The Aussie soared as far as 92.83 yen, its highest since September 2008, showing a gain of 2.4 percent since last week. It has risen nearly 10 percent in the past two months on expectations of much more aggressive monetary easing in Japan.

 

The kiwi followed suit, rallying to 73.52 yen. The currency has added 1.8 percent since January 1, while it is also up 10 percent since early November.

 

 Broad selling of yen out of Tokyo early in Asian trading helped push the Antipodeans higher.

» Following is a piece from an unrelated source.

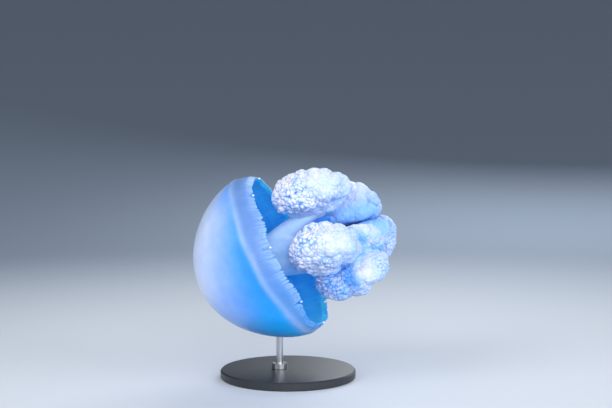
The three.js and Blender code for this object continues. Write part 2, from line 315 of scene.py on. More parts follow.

The Antipodean currencies have lately benefited greatly from a yield play as investors borrow cheaply in yen to buy high-beta assets.

 

So much so, that a pull back could be in the cards.

 

"The yen looks oversold, and it's starting to feel heavy at these levels given the fundamentals," said Michael Turner, a strategist at RBC Capital Markets.

 

He said a correction to around 90 yen could easily occur should there be a risk aversion move.

 

Minor resistance for the Aussie was seen at 93.20 yen before 96.50, and a break above could target the psychological level of 100. It last fetched 92.24.

 

Against the US currency, the Australian dollar paused at $1.0487, from $1.0479 in New York on Friday. It briefly hit $1.0513 due to heavy buying in the Aussie-yen cross.

 

The local currency received support from further gains in key commodity prices, with spot iron ore prices now up 77 percent from their September lows at $153.3 a tonne.

 

 The jump is a big boon to profits and incomes as the steel making mineral is Australia's single largest export earner.

 

The Aussie last changed hands at $1.0480, not far from a three-month peak of $1.0585 hit in December. Immediate resistance was found at $1.0527, last week's peak with traders citing stops above $1.0530.

 

The New Zealand dollar consolidated near $0.8300 from $0.8313 early, a 38.2 percent retracement level.

 

 Traders said any gains above that level would limited due to offers suspected around $0.8350, also the high on Jan 3.

 

"Real money and local corporate demand for the kiwi on dips remains strong. This helps explain the rapid bounce-back in the kiwi from its recent lows," said BNZ strategist Mike Jones.

 

The Aussie and the kiwi recovered from a fall Friday after minutes from the Federal Reserve's policy meeting showed some board members wanted to slow asset purchases earlier than previously thought.

 

Jones said kiwi fundamentals have not changed, with a slow economic recovery continuing, commodity prices trending higher, and the global economy past the worst.

 

"As long as these supportive factors remain in play, kiwi dips towards $0.8000 will be short-lived in our view," he said.

 

The Antipodeans kept large gains on the euro, which suffered a reversal last week. The euro skidded to three-week lows of A$1.2436, well off a three-month peak of A$1.2807 touched in December.

 

 It also lost steam against the kiwi, slipping as far as NZ$1.5691, near Dec 18 lows. It was last at NZ$1.5731.

 

New Zealand government bonds edged higher in price, nudging yields down around 1 basis point across the curve.

 

Australian government bonds were dead quiet, hovering near multi-month lows with the three-year contract unchanged at 97.160 and the 10-year contract steady at 96.580.